A rapist in a police uniform is stalking Inspector Hal Challis’s Peninsula beat, a very clever female cat burglar has also appeared on his patch—and he’s in hot water with the boss. Again.
Meanwhile, at the Waterloo police station, something interesting is going on between Constable Pam Murphy and Jeannie Schiff, the feisty young sergeant on secondment from the Sex Crimes Unit.
In his sixth Peninsula novel, Garry Disher keeps the tension and intrigue ramped up on multiple fronts while he takes his characters in intriguing new directions.
‘DI Challis and his sergeant Ellen Destry…are both deftly, yet complexly drawn characters: two of the best in the genre and Disher easily one of the best writers.’
‘With so many exhibitionist forensic experts showing off their extraordinary skills, it’s a rare pleasure to sit down to a traditional detective story in which solid police work solves a crime.
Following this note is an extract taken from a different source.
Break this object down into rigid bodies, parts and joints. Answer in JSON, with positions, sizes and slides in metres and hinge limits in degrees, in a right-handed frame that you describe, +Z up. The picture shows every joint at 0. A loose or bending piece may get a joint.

Inspector Hal Challis is very much in charge of the operations in an excellent Australian series written by Garry Disher…There are no shootouts here. Just the drama of people from very different social classes locked in battle over the schools, the services, the beaches, the views–and a way of life that has already gone behind a cloud.’
‘You’ll enjoy the journey and an ending that’s far more believable than so many modern murder mysteries.’
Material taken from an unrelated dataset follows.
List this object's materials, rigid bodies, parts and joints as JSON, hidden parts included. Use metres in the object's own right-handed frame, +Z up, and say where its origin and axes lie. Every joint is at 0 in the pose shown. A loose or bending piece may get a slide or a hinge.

‘Disher is a fine writer about place and also people. Challis, in all his testiness and kindness, is a carefully crafted senior policeman…As in all the best police series, there’s continuity and change…Go Garry, Go!’
‘Disher’s sixth Challis murder-mystery emerges as a beguiling, multi-faceted tale.’
‘There is no shortage of blood, but Disher has a light touch that adds wry amusement to the predicaments his characters create for themselves. Disher proves you don’t have to be a tourist to enjoy the delights of the peninsula.’
‘In all, this is a world-class police novel and Disher continues to be one of our best and most consistent crime novelists. Highly Recommended.'
‘Disher’s layered plotlines, peppered with familiar Mornington Peninsula references, make this an engaging yet unsettling read.’
‘This is classic Disher, the taut writing bringing a complex plot into as sharp relief as the vivid settings and dread-laden atmosphere do the fully rounded characters.'
‘This very fine novel submits to the thriller conventions but with an easy freedom that makes it seem as if Disher made the rules himself…A compulsive and unsettling novel that should win Disher many new readers.’
‘Disher works like a biographer, calmly attempting to assemble order in his characters’ chaotic lives. Disher cares about their interlinked worlds as much as he does about labyrinth plots, fetishised violence and the showy brainwork of his coppers. As always this grand master propels us methodically yet elegiacally. But he doesn’t just provide classy entertainment. His fiction is a kind of social barometer of prevailing tensions in the community, especially in the outlying badlands of Australia’s provincial coastal towns.‘
‘Now he’s back with the sixth book of a first-rate police procedural series featuring the perennially tired DI Hal Challis and his feisty offsider Sergeant Ellen Destry…Whispering Death is the most complex and intriguing book of the lot and close to the best thing Disher’s yet written.’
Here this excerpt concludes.